Central Photographic Agency
- Abbreviation: CAF
- Predecessor: API and ARiFP
- Successor: Polish Press Agency
- Formation: 1951
- Dissolved: 1991
- Purpose: Press photography
- Headquarters: Warsaw
- Parent organization: Prasa-Książka-Ruch

= Central Photographic Agency (Poland) =

Polish photography agency (1951–1991)

The Central Photographic Agency (Centralna Agencja Fotograficzna, CAF) was a Polish photography agency founded in Warsaw in 1951 to provide photographic services to state-controlled press of the Polish People's Republic. In addition to supplying photographs, CAF was also responsible for assisting with the creation of maps and other illustrations reproduced in magazines and newspapers. By the time of its dissolution in 1991, following the end of communism in Poland, it had become the country's largest photography agency.

== History ==
Established in 1951 during Stalinist Poland, CAF was a result of the merger of the photographic departments of the Agencji Publicystyczno-Informacyjnej (API) and the Agencji Robotniczej i Filmu Polskiego (ARiFP). Although originally intended strictly as a government agency, CAF became part of the Prasa-Książka-Ruch, a press monopoly de facto controlled by the Polish United Workers' Party, within several months of its founding.

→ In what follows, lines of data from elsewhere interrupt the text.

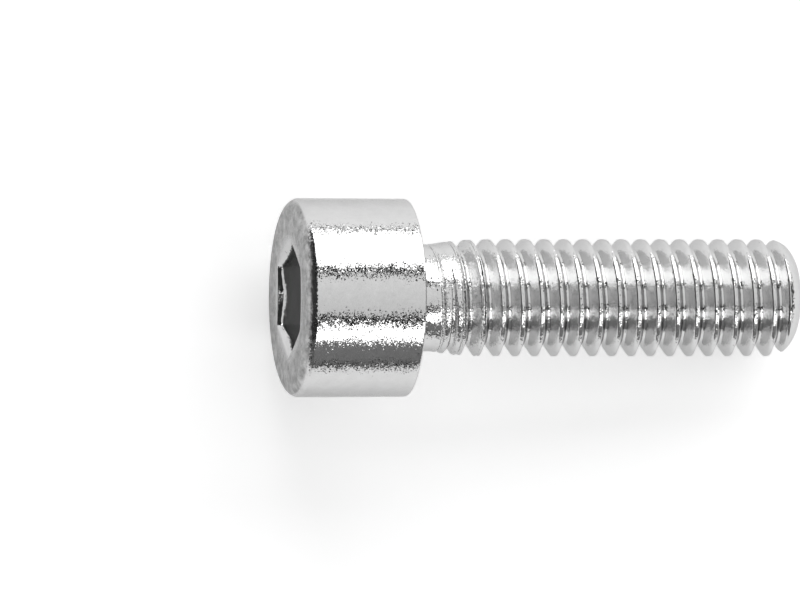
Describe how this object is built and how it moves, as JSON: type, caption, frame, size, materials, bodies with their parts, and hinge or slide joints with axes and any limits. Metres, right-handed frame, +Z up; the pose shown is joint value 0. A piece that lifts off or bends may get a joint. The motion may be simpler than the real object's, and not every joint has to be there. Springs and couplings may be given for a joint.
{
  "type": "socket head cap screw",
  "caption": "Steel screw with a cylindrical head, a hexagon socket for a key and a coarse right-hand thread along the shank.",
  "frame": {"origin": "under the middle of the lying screw's box, on the surface it rests on", "axes": "+X from the head towards the tip, +Z up; the screw's axis slopes down 6.1 degrees towards the tip, because the wider head lifts that end"},
  "size_m": [0.0266, 0.01, 0.0105],
  "materials": {
    "zinc_plated_steel": "bright zinc plating over rolled steel, slightly grained"
  },
  "bodies": {
    "root": {"cap_screw": "zinc_plated_steel"}
  },
  "joints": []
}
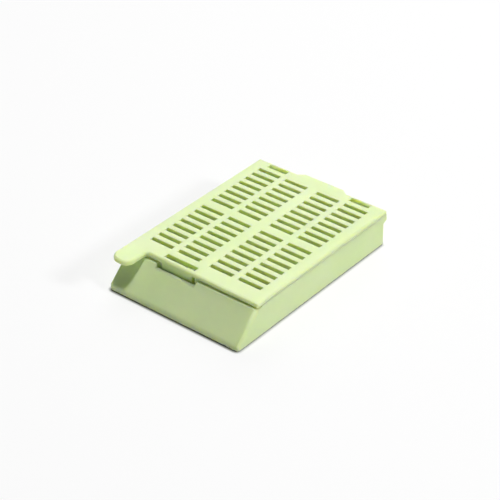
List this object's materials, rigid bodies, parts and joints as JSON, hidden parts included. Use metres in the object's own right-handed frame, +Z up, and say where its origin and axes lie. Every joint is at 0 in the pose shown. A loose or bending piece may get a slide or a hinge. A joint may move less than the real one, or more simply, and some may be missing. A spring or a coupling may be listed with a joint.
{
  "type": "tissue cassette",
  "caption": "Slotted plastic cassette for tissue samples: a shallow tray with a slanted writing panel and a hinged, snap-shut slotted lid.",
  "frame": {"origin": "centre of the overall bounding box at the height of the underside, which rests on z = 0", "axes": "+Z up through the lid, +Y from the slanted writing panel towards the rear hinge, +X to the right seen from the panel, so the thumb tab is at -X"},
  "size_m": [0.0288, 0.0418, 0.0068],
  "materials": {
    "acetal": "satin"
  },
  "bodies": {
    "base": {"base": "acetal"},
    "lid": {"lid": "acetal"}
  },
  "joints": [
    {"name": "lid_hinge", "type": "hinge", "parent": "base", "child": "lid", "pos_m": [0, 0.02028, 0.0059], "axis": [-1, 0, 0], "range_deg": [0, 90]}
  ]
}
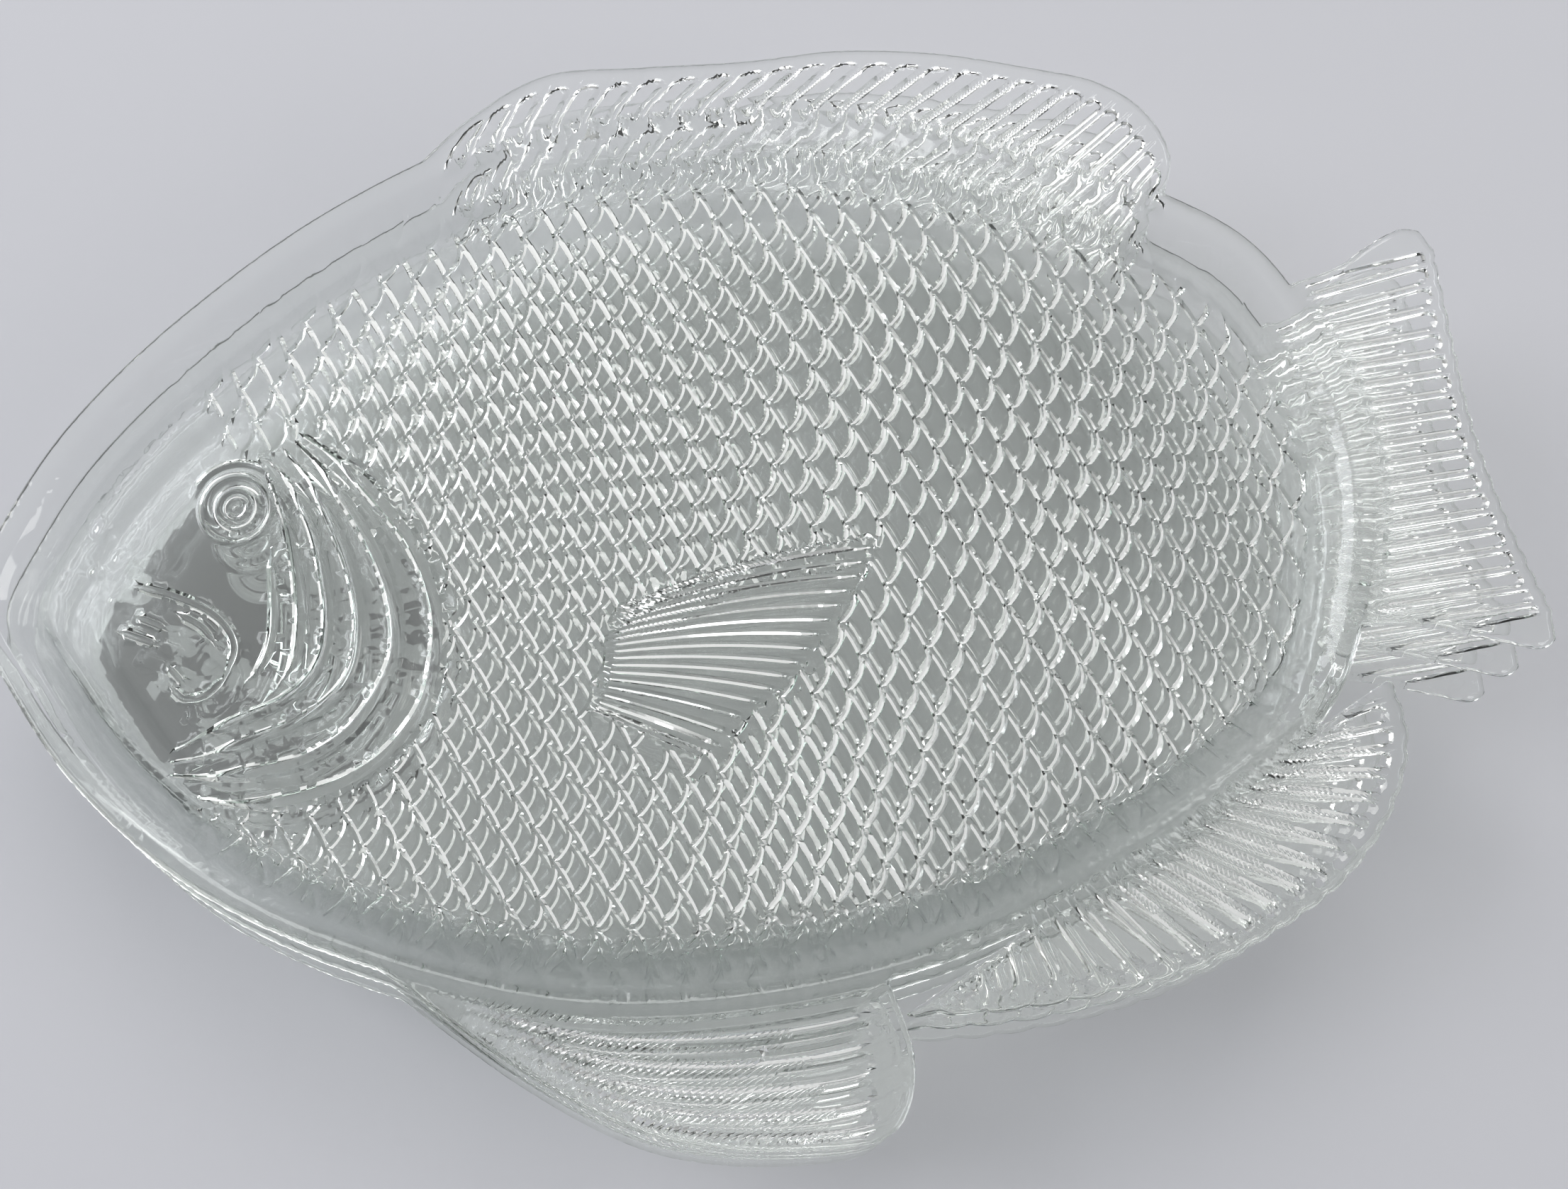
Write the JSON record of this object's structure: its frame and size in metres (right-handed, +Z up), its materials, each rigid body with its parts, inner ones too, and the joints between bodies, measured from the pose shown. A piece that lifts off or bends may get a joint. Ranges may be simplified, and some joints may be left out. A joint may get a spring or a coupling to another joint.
{
  "type": "fish shaped platter",
  "caption": "Nested stack of fish shaped serving platters in clear pressed glass, with a sloping wall, flat fluted fins and a scaled fish relief underneath, for serving fish.",
  "frame": {"origin": "centre of the stack's bounding box in plan, at the height of the bottom platter's foot", "axes": "+X from the fish's nose to its tail, +Y towards the back fin, +Z up out of the dish"},
  "size_m": [0.4028, 0.2942, 0.0517],
  "materials": {
    "clear_glass": "clear pressed glass with a slight grey-green cast, fire-polished smooth above, relief below"
  },
  "bodies": {
    "bottom_platter": {"platter_bottom": "clear_glass"},
    "middle_platter": {"platter_middle": "clear_glass"},
    "top_platter": {"platter_top": "clear_glass"}
  },
  "joints": [
    {"name": "middle_platter_lift", "type": "slide", "parent": "bottom_platter", "child": "middle_platter", "axis": [0, 0, 1], "range_m": [0, 0.06]},
    {"name": "top_platter_lift", "type": "slide", "parent": "middle_platter", "child": "top_platter", "axis": [0, 0, 1], "range_m": [0, 0.06]}
  ]
}
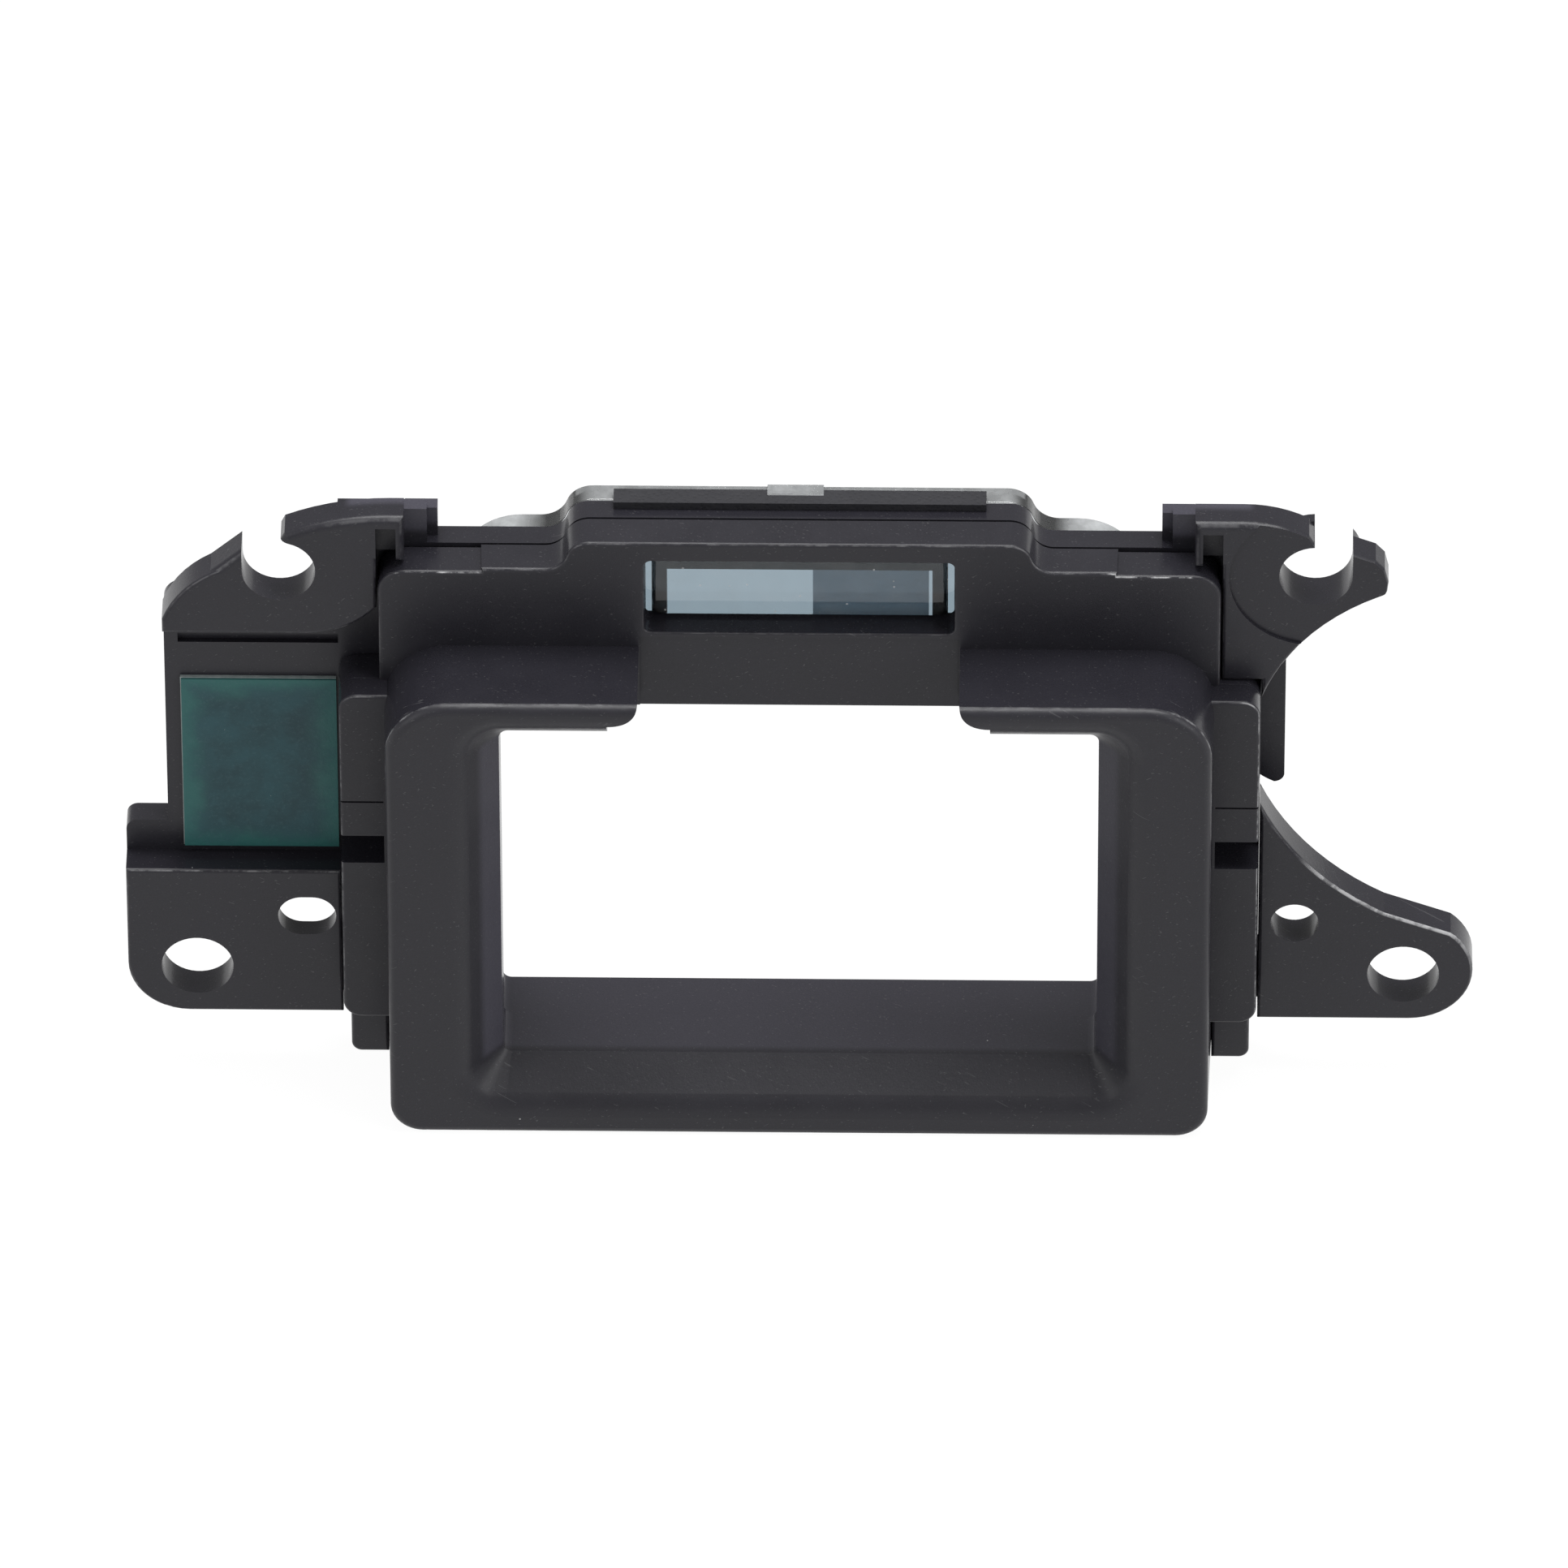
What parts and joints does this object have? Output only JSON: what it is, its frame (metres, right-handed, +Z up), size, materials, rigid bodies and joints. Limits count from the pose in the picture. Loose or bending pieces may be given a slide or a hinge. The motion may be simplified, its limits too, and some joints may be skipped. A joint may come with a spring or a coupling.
{
  "type": "viewfinder eyepiece frame",
  "caption": "Black moulded frame around a camera's viewfinder opening, with an eye-sensor window above it, side rails for an eyecup, screw ears and hooks.",
  "frame": {"origin": "under the middle of the bezel, at the height of its lowest face and halfway between the front of the bezel and the back of the light seal", "axes": "+X to the right and +Y to the back as the user's eye sees it, +Z up"},
  "size_m": [0.0518, 0.0076, 0.0273],
  "materials": {
    "bezel_plastic": "fine matt grain, edges rubbed pale",
    "frame_plastic": "smooth matt, edges rubbed pale",
    "shell_plastic": "clear, polished, dull at the gate",
    "foam": "closed-cell foam, matt",
    "tinted_pane": "polished, grey-blue tint",
    "block_plastic": "matt, dusty",
    "adhesive": "thin film, satin",
    "teal_film": "dull gloss, teal, slightly mottled"
  },
  "bodies": {
    "root": {"front_bezel": "bezel_plastic", "ear_frame": "frame_plastic", "rear_shell": "shell_plastic", "rear_light_seal": "foam", "sensor_window": "tinted_pane", "window_tape": "adhesive", "light_block": "block_plastic", "top_strip": "foam", "pad_film": "teal_film", "pad_adhesive": "adhesive"}
  },
  "joints": []
}
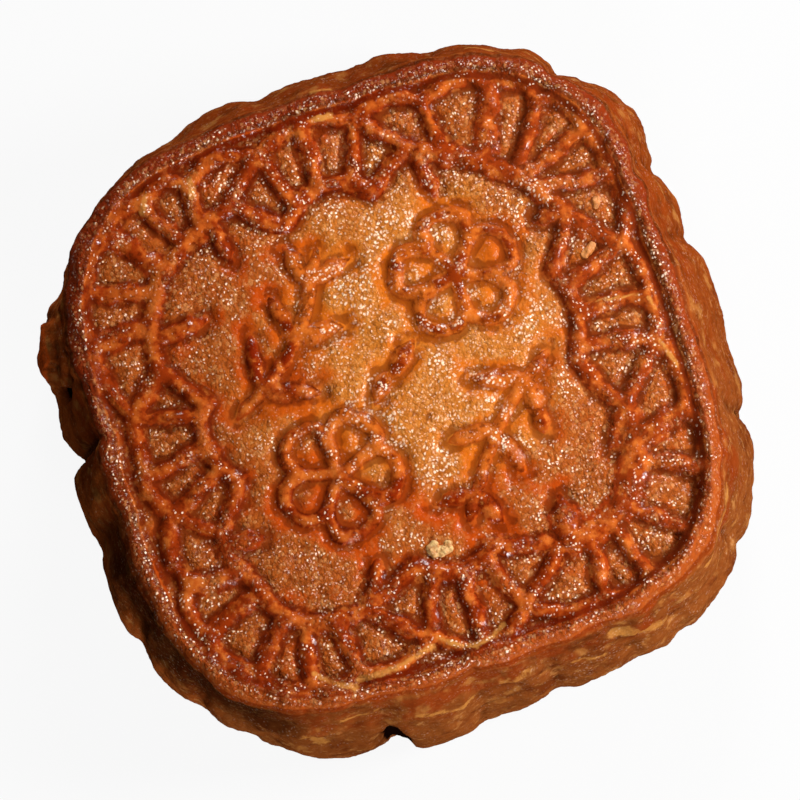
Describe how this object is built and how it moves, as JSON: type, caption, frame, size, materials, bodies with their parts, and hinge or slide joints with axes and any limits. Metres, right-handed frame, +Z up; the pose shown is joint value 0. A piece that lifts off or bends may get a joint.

The agency was dissolved in 1991 following the end of the communist rule in Poland, and incorporated into the Polish Press Agency. According to historian Paweł Miedziński, CAF was founded to monopolize and control the dissemination of visual material to the general public and to minimize production costs by reducing the number of photographers hired directly by each newspaper. He notes that the latter goal was never fully achieved, despite the agency having regional offices founded in major Polish cities in the subsequent decades. The agency archives include over 12 million photographs which are preserved and maintained by the National Digital Archives of Poland.